The story centers on a small town in the 1970s. Finney (Thames) and his sister Gwen (McGraw) are coping with the loss of their mother. Their long-suffering, working-class father, Terrence (Jeremy Davies), turned to drink to deal with his mounting depression.

Finney and Gwen are curiously resilient youngsters. Still, the more sensitive Finney dreams of one day working for NASA. Gwen, the tougher of the two, may have inherited her mother’s gift of second sight. Of course, their father believes that this mystic ability contributed to his wife’s death. His solution is to beat this perceived problem out of the little girl, but she’s a fighter and isn’t having it. You can tell that this pointless violence is taking a toll on the man’s mental stability.

Finney is stalked at school by bullies. And he’s constantly on the run. But Finney’s lucky to have befriended Robin (Miguel Cazarez Mora), the toughest kid around, who helps keep the bullies away, if only temporarily. As Robin washes the blood off his grizzled knuckles in the school washroom, he imparts a bit of brotherly advice.

Standing up for oneself is a critical theme, and Robin’s words aren’t lost on Finney, who lacks confidence, especially as he sees his father shamefully crawl into a bottle night after night.

Meanwhile, the town is terrorized by a kidnapper preying on local children. Dubbed the Grabber (a chilling Ethan Hawke), this deranged criminal manages to avoid capture. Clues left behind hardly provide authorities, led by the stoic Detective Wright (Mitchell), with a promising lead. But when it is brought to their attention that Gwen only has details they know, the police seek help from a little girl who just might have what folks call “the touch.”

The script’s elements follow a familiar playbook. As anyone who’s seen the trailer already knows, Finney is trapped by the Grabber in a soundproof basement at some point. But just what the man wants is a bizarre mystery. And then there’s this phone hanging on the wall….

When that old rotary telephone rings, Finney discovers that despite it being disconnected, somehow, something from somewhere has its number. I don’t want to spoil anything more than I have, but this otherworldly crude communication device might hold the key to Finney’s salvation or his imminent demise.

Writer C. Robert Cargill working with director Derrickson adapts a short story by Stephen King’s talented son Joe Hill.

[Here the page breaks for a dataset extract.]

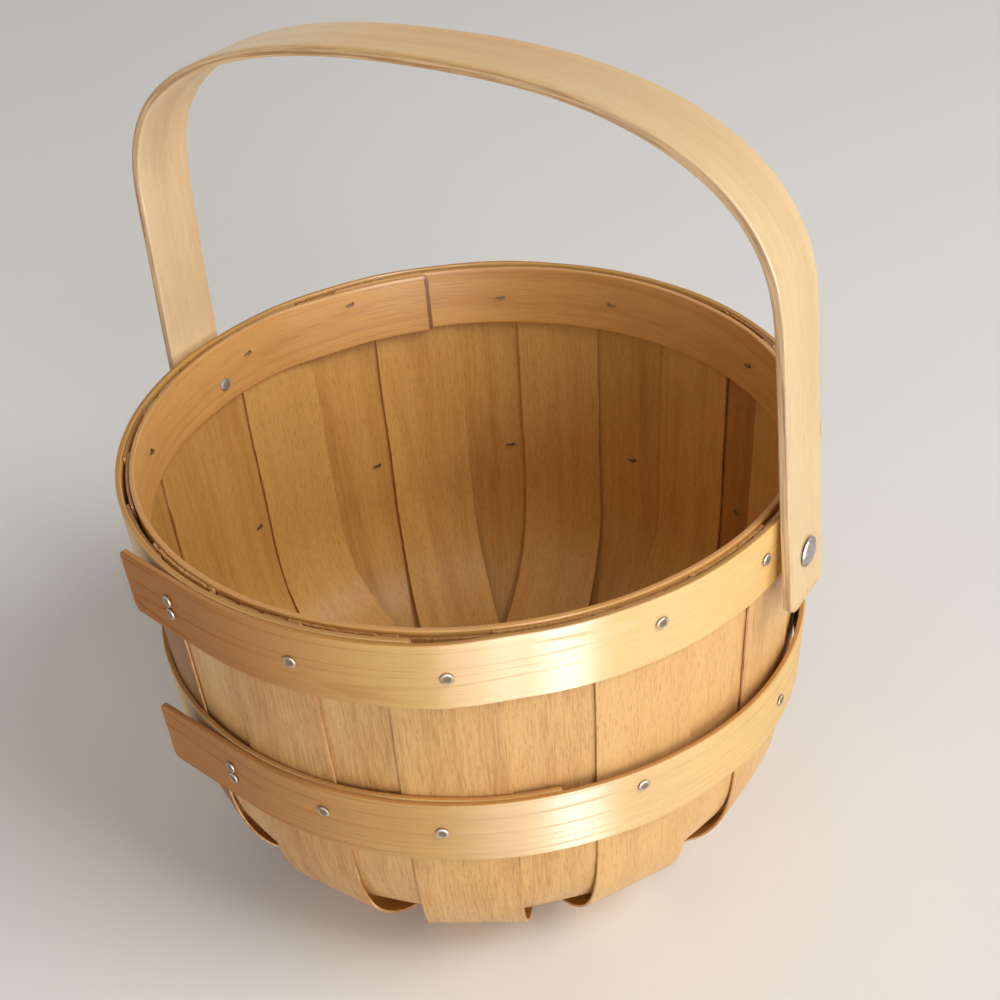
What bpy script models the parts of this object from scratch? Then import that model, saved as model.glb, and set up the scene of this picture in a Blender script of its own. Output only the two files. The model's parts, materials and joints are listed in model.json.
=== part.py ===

It’s a twisty and haunting script that remains utterly grounded despite the possible supernatural underpinnings.

One can read the film without believing anything from beyond the grave is reaching out to the boy. Maybe the voices on the other end of the line are just projections from his productive imagination. And it’s the gritty realism that transcends something like “Don’t Breathe” and evokes the harshness of a superbly crafted thriller like “Prisoners.”

Nearly everything about “The Black Phone” is perfectly pitched and realized. The compelling storyline is authentically scary, but the emotional connection to Finney and Gwen’s plight gets under your skin. I found myself moved as this cat and mouse fight for survival played out. One important epiphany may leave viewers in tears.

Performances by the youthful cast led by Thames and McGraw are striking. These are star-making turns. However, Hawke is outstanding here. Having given us an affecting villain recently in Marvel’s “Moon Knight” series, Hawke is an actor capable of playing bad with relish. But this performance is all the more impressive because, for much of it, his face is hidden beneath a series of unusual modular masks.

My hope is that the success of “The Black Phone” won’t necessitate a sequel. It’s a singular film that, despite relying on some of Stephen King’s best devices, convinces the viewers to look beyond artifice and focus on the thematic truth that the best of the genre can deliver.